Still, Cruz’s colleagues say his approach to a White House run is notably different than eight years ago, when he rolled out his first presidential bid in March 2015. Cruz campaigned as a political outsider and invested heavily in his ground game in Iowa. He went on to win the Iowa caucus and stayed in the GOP primary until May of 2016, after it essentially became a two-person race with Trump.
While Trump and Cruz had a bitter rivalry during that campaign, with the New Yorker nicknaming his foe “Lyin’ Ted” and Cruz calling Trump a “pathological liar,” they eventually became allies.
Trump campaigned for the Texan during his 2018 Senate race; Cruz challenged President Joe Biden's win in 2020 and later was among the senators who advised Trump’s lawyers during his second Senate impeachment trial.
“We haven’t heard a lot from him,” said one Senate Republican, granted anonymity to speak candidly about a colleague. “By this point, in 2015, I think he was fairly open about what he was doing.
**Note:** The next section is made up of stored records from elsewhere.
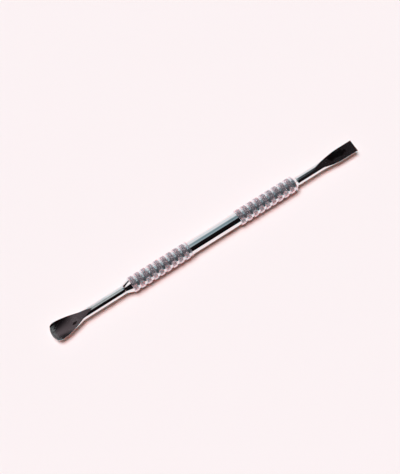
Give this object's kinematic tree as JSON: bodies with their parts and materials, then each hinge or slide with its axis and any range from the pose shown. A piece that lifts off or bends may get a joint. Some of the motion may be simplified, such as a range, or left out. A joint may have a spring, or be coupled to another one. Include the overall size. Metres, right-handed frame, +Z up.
{
  "type": "cuticle pusher",
  "caption": "Slim double-ended metal cuticle pusher: hollow handle with ring-grooved knurled grips, a scooped spoon pusher at one end and a flat chisel blade at the other.",
  "frame": {"origin": "on the surface the tool lies on, below the middle of its whole length", "axes": "+X along the handle towards the blade, +Z up out of the spoon's hollow face, Y across the handle"},
  "size_m": [0.13, 0.0072, 0.006],
  "materials": {
    "tube_steel": "mirror polished, fine rubbed scratches",
    "grip_steel": "diamond knurled, bright",
    "ferrule_steel": "mirror polished",
    "spoon_steel": "polished, faint grinding lines in the hollow",
    "blade_steel": "ground flat and buffed"
  },
  "bodies": {
    "root": {"handle_tube": "tube_steel", "spoon_grip_sleeve": "grip_steel", "blade_grip_sleeve": "grip_steel", "spoon_end_ferrule": "ferrule_steel", "blade_end_ferrule": "ferrule_steel", "spoon_working_end": "spoon_steel", "blade_working_end": "blade_steel"}
  },
  "joints": []
}
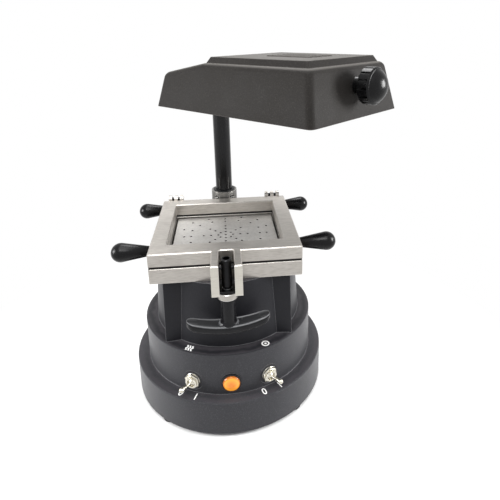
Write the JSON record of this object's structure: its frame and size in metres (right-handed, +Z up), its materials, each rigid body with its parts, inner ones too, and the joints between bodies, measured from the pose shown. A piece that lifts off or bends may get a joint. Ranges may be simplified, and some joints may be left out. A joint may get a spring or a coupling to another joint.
{
  "type": "dental vacuum former",
  "caption": "Bench vacuum former: round stepped base with motor, perforated table, hinged clamping frames that slide on a post, and a swinging heater head.",
  "frame": {"origin": "on the bench, under the centre of the round base", "axes": "+X to the right when facing the switches, +Y to the back where the post stands, +Z up"},
  "size_m": [0.2906, 0.2619, 0.3552],
  "materials": {
    "charcoal_paint": "fine textured",
    "head_paint": "fine textured",
    "gloss_black_paint": "gloss",
    "brushed_aluminium": "brushed",
    "satin_aluminium": "satin",
    "zinc_steel": "zinc plated",
    "dark_steel": "oiled",
    "nickel": "bright nickel",
    "black_phenolic": "gloss",
    "black_nylon": "matte",
    "black_rubber": "matte",
    "pale_nylon": "matte",
    "ceramic": "fired, dull",
    "amber_lens": "clear amber"
  },
  "bodies": {
    "base": {"base_shell": "charcoal_paint", "base_pan": "zinc_steel", "rubber_feet": "black_rubber", "pan_screws": "zinc_steel", "motor_can": "zinc_steel", "motor_bearings": "dark_steel", "motor_stator": "dark_steel", "turbine_housing": "zinc_steel", "turbine_gasket": "black_rubber", "clamp_ring": "zinc_steel", "clamp_bolts": "zinc_steel", "terminal_block": "pale_nylon", "toggle_bodies": "nickel", "toggle_nuts": "nickel", "lamp_body": "black_nylon", "lamp_bezel": "black_nylon", "lamp_lens": "amber_lens", "cable_gland": "black_nylon", "fuse_holder": "black_nylon", "plenum_gasket": "black_rubber", "table_plenum": "satin_aluminium", "vacuum_table": "satin_aluminium", "table_screws": "zinc_steel", "heater_post": "gloss_black_paint", "post_screw": "dark_steel", "thrust_collar": "dark_steel"},
    "carriage": {"lower_frame": "brushed_aluminium", "collar_bush": "black_nylon", "lower_gasket": "black_rubber", "rear_grips": "black_phenolic", "rear_studs": "zinc_steel", "hinge_pins": "dark_steel", "key_screw": "dark_steel", "latch_keeper": "zinc_steel"},
    "upper_frame": {"upper_frame": "brushed_aluminium", "upper_gasket": "black_rubber", "front_grips": "black_phenolic", "front_studs": "zinc_steel", "latch_pin": "dark_steel"},
    "latch_barrel": {"latch_barrel": "dark_steel"},
    "latch_handle": {"latch_screw": "zinc_steel", "latch_washer": "brushed_aluminium", "latch_handle": "black_phenolic"},
    "heater_head": {"heater_cover": "head_paint", "bottom_plate": "zinc_steel", "guard_grille": "zinc_steel", "reflector": "satin_aluminium", "heating_element": "dark_steel", "element_posts": "ceramic", "head_hub": "satin_aluminium", "hub_screws": "zinc_steel", "plate_screws": "zinc_steel", "knob_stud": "zinc_steel", "head_knob": "black_phenolic"},
    "motor_rotor": {"motor_shaft": "dark_steel", "suction_fan": "satin_aluminium"},
    "toggle_left": {"toggle_lever_left": "nickel"},
    "toggle_right": {"toggle_lever_right": "nickel"}
  },
  "joints": [
    {"name": "heater_swing", "type": "hinge", "parent": "base", "child": "heater_head", "pos_m": [0, 0.094, 0.3], "axis": [0, 0, -1], "range_deg": [-50, 42.4]},
    {"name": "carriage_lift", "type": "slide", "parent": "base", "child": "carriage", "axis": [0, 0, 1], "range_m": [0, 0.085]},
    {"name": "frame_open", "type": "hinge", "parent": "carriage", "child": "upper_frame", "pos_m": [0, 0.082, 0.1818], "axis": [1, 0, 0], "range_deg": [-42, 0]},
    {"name": "latch_swing", "type": "hinge", "parent": "upper_frame", "child": "latch_barrel", "pos_m": [0, -0.0855, 0.17497], "axis": [1, 0, 0], "range_deg": [-80, 0]},
    {"name": "handle_turn", "type": "hinge", "parent": "carriage", "child": "latch_handle", "pos_m": [0, -0.0855, 0.13], "axis": [0, 0, 1], "range_deg": [-11.5, 4.5]},
    {"name": "toggle_left_throw", "type": "hinge", "parent": "base", "child": "toggle_left", "pos_m": [-0.03836, -0.08417, 0.053], "axis": [0, 0, 1], "range_deg": [0, 34]},
    {"name": "toggle_right_throw", "type": "hinge", "parent": "base", "child": "toggle_right", "pos_m": [0.03836, -0.08417, 0.053], "axis": [0, 0, 1], "range_deg": [-34, 0]},
    {"name": "motor_spin", "type": "hinge", "parent": "base", "child": "motor_rotor", "pos_m": [0, 0, 0.08], "axis": [0, 0, 1], "continuous": true}
  ]
}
But there are a lot of things about this time that are different.”
With Biden widely expected to seek reelection, all eyes are on the GOP primary. Senate Republicans aren’t sure how many members of their conference will end up running, with many noting that it’s still early in the cycle. Sen. Tim Scott (R-S.C.) is widely seen as the most likely of them to run.
Cruz, for his part, only observed that the 2024 presidential cycle is “unusual” because “neither side has any idea who their nominee will be.”
“I don’t think Joe Biden’s going to run,” Cruz said. "Donald Trump has announced he’s running. I think it’s clear there are a number of people who are preparing to jump in, and I don’t know what will happen in that race. I feel confident it won’t be boring.”